In his first six months in office, Trump has upended White House convention with a loose decision-making style and an open-door policy to his Oval Office for advisers, both internal and external. Infighting among his senior staff has become bitter and public.
“He's going to have to reduce the drama, reduce both the sniping within and reduce the leaks, and bring some discipline to the relationships,” Karl Rove, a Republican strategist and former White House adviser to George W Bush, said on Fox News Sunday.
“He (Trump) is in a lot of trouble. This week was the most tumultuous week we've seen in a tumultuous presidency,” Rove added.
The US dollar hit a more than 2-1/2-year low against the euro Monday on month-end portfolio adjustments and uncertainty over the US political outlook after Scaramucci's departure.
Aside from domestic challenges, Trump is weighing how to respond to North Korea's latest missile test — a sore point between Washington and Beijing. Trump has been critical of China, North Korea's closest ally, saying it should do more to rein in Pyongyang.
He is also dealing with several investigations into allegations of Russian meddling in the 2016 US presidential election, and has been frustrated that the probes are also looking into potential collusion by his campaign. Moscow rejects the charge it tried to swing the election in Trump's favour, while Trump denies his campaign had anything to do with such interference.

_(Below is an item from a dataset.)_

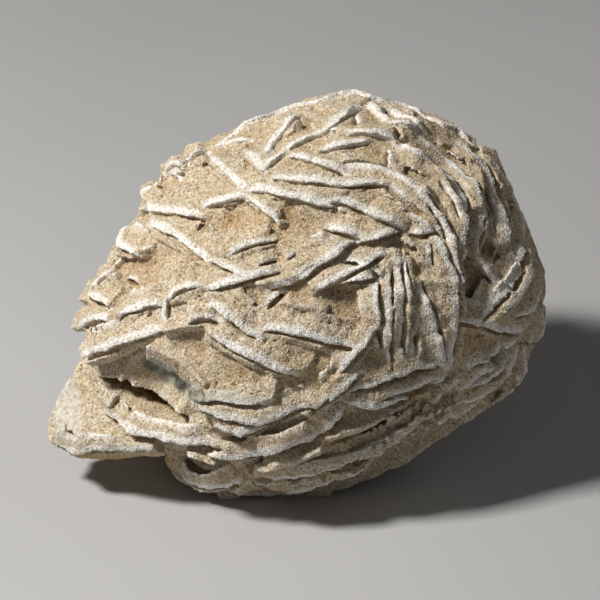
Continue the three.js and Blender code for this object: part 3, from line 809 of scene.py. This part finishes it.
def stone_material():
    n = Nodes("gypsum_and_sand")
    grain = n.grains(3600)
    pick = n.add("ShaderNodeSeparateColor", Color=grain["Color"]).outputs
    tint = n.ramp(n.noise(160, 3), (0.35, (0.93, 0.87, 0.78)), (0.6, (1.0, 1.0, 1.0)))
    sand = n.mix(1.0, n.ramp(pick[0], *SAND_TONES), tint, "MULTIPLY")
    n.put(n.shader.inputs["Base Color"], gypsum_colour(n, sand))
    n.shader.inputs["Roughness"].default_value = 0.9
    n.shader.inputs["Specular IOR Level"].default_value = 0.25
    height = n.math("ADD", n.math("MULTIPLY", grain["Distance"], -1.0), n.noise(2600, 3, 0.6))
    bump = n.add("ShaderNodeBump", Strength=0.6, Distance=0.00014, Height=height)
    n.put(n.shader.inputs["Normal"], bump.outputs[0])
    return n.material


def grain_material():
    n = Nodes("sand_grain")
    n.put(n.shader.inputs["Base Color"], gypsum_colour(n, n.ramp(n.attribute("tone"), *SAND_TONES)))
    n.shader.inputs["Roughness"].default_value = 0.6
    n.shader.inputs["Specular IOR Level"].default_value = 0.4
    bump = n.add("ShaderNodeBump", Strength=0.3, Distance=0.00004, Height=n.noise(9000, 2))
    n.put(n.shader.inputs["Normal"], bump.outputs[0])
    return n.material


def area_light(name, at, aim, size, power, colour):
    light = bpy.data.lights.new(name, "AREA")
    light.size = size
    light.energy = power
    light.color = colour
    made = bpy.data.objects.new(name, light)
    bpy.context.scene.collection.objects.link(made)
    made.location = at
    made.rotation_euler = (Vector(aim) - Vector(at)).to_track_quat("-Z", "Y").to_euler()


def studio():
    scene = bpy.context.scene
    aim = Vector(FACE_ORIGIN * MM)
    camera = bpy.data.objects.new("camera", bpy.data.cameras.new("camera"))
    scene.collection.objects.link(camera)
    camera.data.lens = 200
    camera.data.sensor_width = 36
    camera.data.clip_start = 0.01
    away = Vector((0, -math.cos(CAMERA_ELEVATION), math.sin(CAMERA_ELEVATION)))
    camera.location = aim + CAMERA_DISTANCE * away
    camera.rotation_euler = (aim - camera.location).to_track_quat("-Z", "Y").to_euler()
    scene.camera = camera
    area_light("key", (-0.25, -0.09, 0.36), aim, 0.06, 2.4, (1.0, 0.975, 0.94))
    area_light("fill", (-0.10, -0.45, 0.32), aim, 0.30, 0.07, (0.94, 0.96, 1.0))
    area_light("right", (0.40, 0.16, 0.26), aim, 0.20, 0.20, (1.0, 0.98, 0.95))
    world = bpy.data.worlds.new("studio")
    world.use_nodes = True
    world.node_tree.nodes["Background"].inputs["Color"].default_value = (0.9, 0.92, 0.95, 1)
    world.node_tree.nodes["Background"].inputs["Strength"].default_value = 0.05
    scene.world = world
    scene.view_settings.view_transform = "Standard"

    corners = FLOOR_HALF * np.array([[-1, -1, 0], [1, -1, 0], [1, 1, 0], [-1, 1, 0]])
    ground = new_object("floor", corners / MM, np.array([[0, 1, 2, 3]]))
    n = Nodes("floor_paper")
    n.put(n.shader.inputs["Base Color"], n.ramp(n.noise(8, 2), (0.3, 0.42), (0.7, 0.46)))
    n.shader.inputs["Roughness"].default_value = 0.9
    ground.data.materials.append(n.material)


stone, looks = make_stone()
stone.data.materials.append(stone_material())
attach(stone, "root")
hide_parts("sand_rose")

bedded = grain_material()
grain_count = GRAINS_EACH // 1
for number in range(GRAIN_PIECES):
    grains = make_grains(f"sand_grains_{number + 1}", stone, looks, grain_count)
    grains.data.materials.append(bedded)
    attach(grains, "root")
studio()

To make things worse for Trump, Russian President Putin said the United States would have to cut its diplomatic staff in Russia by 755 people and that Moscow could consider additional measures against Washington as a response to new US sanctions approved by Congress.
Moscow also ordered the seizure of two US diplomatic properties after the US House of Representatives and the Senate overwhelmingly approved new sanctions on Russia. The White House said Friday that US President Donald Trump would sign the sanctions bill.
The new US sanctions were partly a response to conclusions by US intelligence agencies that Russia meddled in the 2016 US presidential election, and to punish Russia further for its annexation of Crimea from Ukraine in 2014.
Russia's response suggested it had set aside initial hopes of better ties with Washington under Trump, something the Republican president, before he was elected, had said he wanted to achieve.
A State Department official called Russia's action “a regrettable and uncalled-for act”.
Putin said Russia could take more measures against the United States, but not at the moment. “I am against it as of today,” Putin said in the interview with Vesti TV.
He repeated that the US sanctions were a step to worsening relations between the two countries. “We were waiting for quite a long time that maybe something would change for the better; were holding out hope that the situation would change somehow. But it appears that even if it changes someday it will not change soon,” Putin said.
He added that Moscow and Washington were achieving results on cooperation, nonetheless, even “in this quite difficult situation”. The creation of the southern de-escalation zone in Syria was one such concrete result of joint work, Putin said.